Is there more or less evidence for any path from X to Z compared to any path from W to Z?
How many sources mentioned a path from X to Z?
… of these, how many sources were reliable?
We also argue that this is a good way of understanding what evaluators are already doing: gathering and
assembling data from different sources about causal connections in order to weigh up the evidence for pathways of
particular interest, like the pathways from an intervention to an outcome.
Causal mapping in evaluation: Three tasks
Causal mapping offers ways to organise, combine, present and make deductions from a large number of relatively
unstructured causal claims – the sort of data that are often collected in evaluations. Different approaches to these
three tasks are discussed in turn in the following sections.

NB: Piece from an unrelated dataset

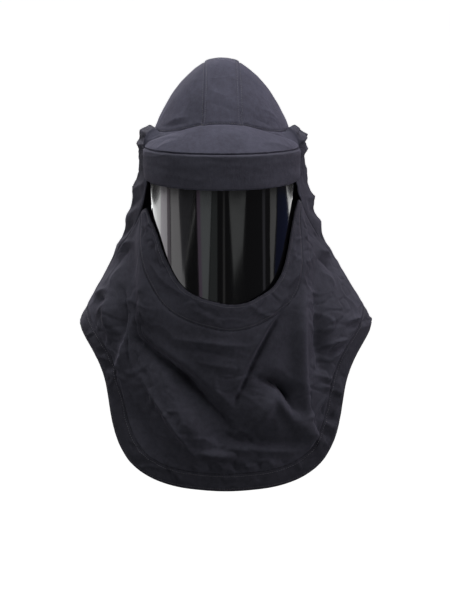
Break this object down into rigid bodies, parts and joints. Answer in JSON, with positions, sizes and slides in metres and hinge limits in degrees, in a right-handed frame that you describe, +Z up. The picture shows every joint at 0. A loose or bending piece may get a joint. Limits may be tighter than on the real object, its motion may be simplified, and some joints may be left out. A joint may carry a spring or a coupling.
{
  "type": "arc flash hood",
  "caption": "Cloth arc flash hood with a domed crown, a peak, a padded visor band, a curved smoky face window and a flared shroud with a stitched hem.",
  "frame": {"origin": "inside top of the crown, where the wearer's hard hat carries the hood", "axes": "+Z up, the face window looks towards -Y, +X is on the right of someone who looks at the window"},
  "size_m": [0.5163, 0.3689, 0.7443],
  "materials": {
    "crown_cloth": "matte",
    "band_cloth": "matte",
    "shroud_cloth": "matte",
    "hem_cloth": "matte",
    "window": "gloss"
  },
  "bodies": {
    "root": {"crown_centre": "crown_cloth", "crown_left": "crown_cloth", "crown_right": "crown_cloth", "peak": "crown_cloth", "peak_gusset_left": "crown_cloth", "peak_gusset_right": "crown_cloth", "visor_band": "band_cloth", "window": "window", "edge_roll_left": "band_cloth", "edge_roll_right": "band_cloth", "opening_facing": "shroud_cloth", "side_panel_left": "shroud_cloth", "side_panel_right": "shroud_cloth", "bib": "shroud_cloth", "back_panel": "shroud_cloth", "hem_front": "hem_cloth", "hem_back": "hem_cloth"}
  },
  "joints": []
}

Task 1: Gathering narrative data
How to collect causal claims from which to draw causal maps? There are a wide variety of options, including in-
depth individual interviews (Ackermann and Eden, 2004), reuse of open-ended questions in structured surveys
(Jackson and Trochim, 2002), literature reviews (in which ‘sources’ can be documents rather than individuals) and
archival or secondary material within which pre-existing causal claims are already made (Copestake, 2020). Other
approaches aim to build consensus by using structured collaborative processes, including Delphi studies and PSM
(Penn and Barbrook-Johnson, 2019). Guidelines for causal mapping may include procedures for collecting primary
data, with forms of elicitation including back-chaining (‘what influenced what?’) and forward-chaining (what
resulted, or could result, from this?)
When gathering primary data, the way in which questions are asked influences the meaning of the maps and
their links. For example, in the QuIP, (Copestake et al., 2019b) respondents are asked to identify causes of changes,
then causes of the causes and so on. This means that most of the factors are not expressed directly as variables that
may go up or down (e.g. ‘harvest’, ‘hunger’) but already as changes in something, such as ‘an improved harvest’ or
‘reduced hunger’). This has implications for how positive and negative statements are combined, as discussed in the
following section.
With primary data collection, we can distinguish between relatively closed and open approaches and whether
respondents are forced to choose between pre-selected optional answers or can formulate their own (see Table 2).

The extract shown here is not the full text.